Problem details →
Word for word, restate the lines from the start of the data below through the line containing "const cutterLength = 20;".

Records supplied →

/---

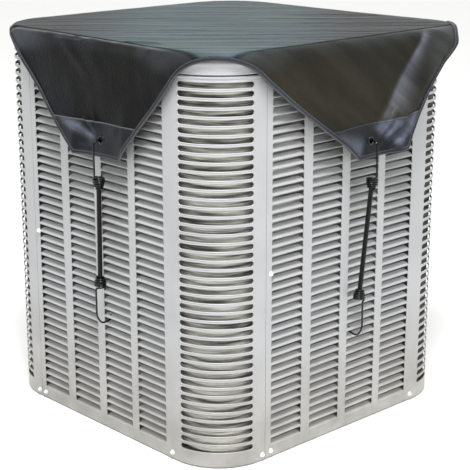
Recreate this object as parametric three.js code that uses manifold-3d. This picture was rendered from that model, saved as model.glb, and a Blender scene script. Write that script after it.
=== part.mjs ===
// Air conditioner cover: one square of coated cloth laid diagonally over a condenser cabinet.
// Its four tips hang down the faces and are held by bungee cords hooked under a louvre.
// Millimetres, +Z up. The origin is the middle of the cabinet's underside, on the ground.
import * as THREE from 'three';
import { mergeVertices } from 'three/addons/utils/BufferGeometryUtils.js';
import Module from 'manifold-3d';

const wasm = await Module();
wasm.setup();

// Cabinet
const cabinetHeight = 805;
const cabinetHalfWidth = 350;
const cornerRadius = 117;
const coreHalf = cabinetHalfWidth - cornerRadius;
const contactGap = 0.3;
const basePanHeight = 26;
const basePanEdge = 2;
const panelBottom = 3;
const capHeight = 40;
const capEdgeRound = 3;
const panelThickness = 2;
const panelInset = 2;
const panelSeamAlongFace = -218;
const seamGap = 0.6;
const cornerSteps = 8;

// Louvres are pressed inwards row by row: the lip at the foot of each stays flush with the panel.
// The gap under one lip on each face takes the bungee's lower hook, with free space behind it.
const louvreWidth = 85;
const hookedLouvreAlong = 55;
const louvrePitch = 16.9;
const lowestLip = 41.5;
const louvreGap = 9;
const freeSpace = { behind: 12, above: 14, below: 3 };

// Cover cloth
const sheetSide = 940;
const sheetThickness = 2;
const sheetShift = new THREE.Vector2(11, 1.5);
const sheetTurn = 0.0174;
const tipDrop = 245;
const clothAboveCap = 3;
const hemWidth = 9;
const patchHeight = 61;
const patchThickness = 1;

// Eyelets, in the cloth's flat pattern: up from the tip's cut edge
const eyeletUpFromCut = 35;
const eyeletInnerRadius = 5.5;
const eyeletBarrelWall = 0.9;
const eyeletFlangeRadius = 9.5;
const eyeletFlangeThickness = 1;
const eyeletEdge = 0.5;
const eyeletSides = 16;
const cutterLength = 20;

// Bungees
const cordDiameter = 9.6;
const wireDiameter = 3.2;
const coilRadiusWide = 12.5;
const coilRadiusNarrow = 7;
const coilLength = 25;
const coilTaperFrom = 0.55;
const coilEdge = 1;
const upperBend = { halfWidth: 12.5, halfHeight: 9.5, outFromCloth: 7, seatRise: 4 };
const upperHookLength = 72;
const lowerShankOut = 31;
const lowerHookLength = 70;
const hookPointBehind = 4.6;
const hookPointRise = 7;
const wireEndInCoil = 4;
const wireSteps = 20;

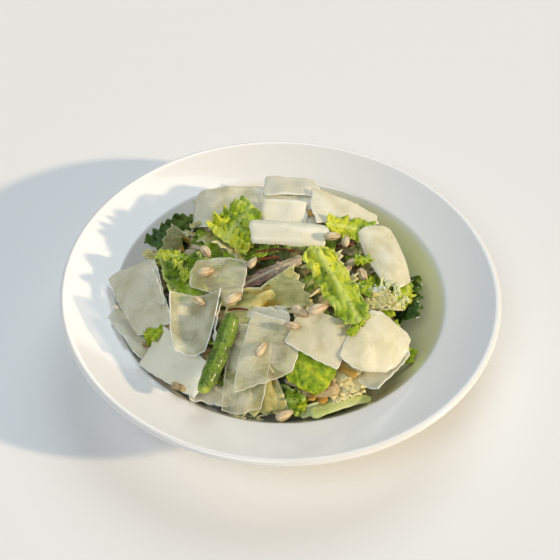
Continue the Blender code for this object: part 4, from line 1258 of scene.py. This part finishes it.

\---

Task result →
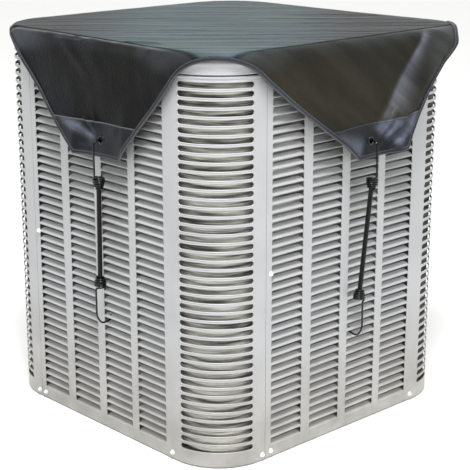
Recreate this object as parametric three.js code that uses manifold-3d. This picture was rendered from that model, saved as model.glb, and a Blender scene script. Write that script after it.
=== part.mjs ===
// Air conditioner cover: one square of coated cloth laid diagonally over a condenser cabinet.
// Its four tips hang down the faces and are held by bungee cords hooked under a louvre.
// Millimetres, +Z up. The origin is the middle of the cabinet's underside, on the ground.
import * as THREE from 'three';
import { mergeVertices } from 'three/addons/utils/BufferGeometryUtils.js';
import Module from 'manifold-3d';

const wasm = await Module();
wasm.setup();

// Cabinet
const cabinetHeight = 805;
const cabinetHalfWidth = 350;
const cornerRadius = 117;
const coreHalf = cabinetHalfWidth - cornerRadius;
const contactGap = 0.3;
const basePanHeight = 26;
const basePanEdge = 2;
const panelBottom = 3;
const capHeight = 40;
const capEdgeRound = 3;
const panelThickness = 2;
const panelInset = 2;
const panelSeamAlongFace = -218;
const seamGap = 0.6;
const cornerSteps = 8;

// Louvres are pressed inwards row by row: the lip at the foot of each stays flush with the panel.
// The gap under one lip on each face takes the bungee's lower hook, with free space behind it.
const louvreWidth = 85;
const hookedLouvreAlong = 55;
const louvrePitch = 16.9;
const lowestLip = 41.5;
const louvreGap = 9;
const freeSpace = { behind: 12, above: 14, below: 3 };

// Cover cloth
const sheetSide = 940;
const sheetThickness = 2;
const sheetShift = new THREE.Vector2(11, 1.5);
const sheetTurn = 0.0174;
const tipDrop = 245;
const clothAboveCap = 3;
const hemWidth = 9;
const patchHeight = 61;
const patchThickness = 1;

// Eyelets, in the cloth's flat pattern: up from the tip's cut edge
const eyeletUpFromCut = 35;
const eyeletInnerRadius = 5.5;
const eyeletBarrelWall = 0.9;
const eyeletFlangeRadius = 9.5;
const eyeletFlangeThickness = 1;
const eyeletEdge = 0.5;
const eyeletSides = 16;
const cutterLength = 20;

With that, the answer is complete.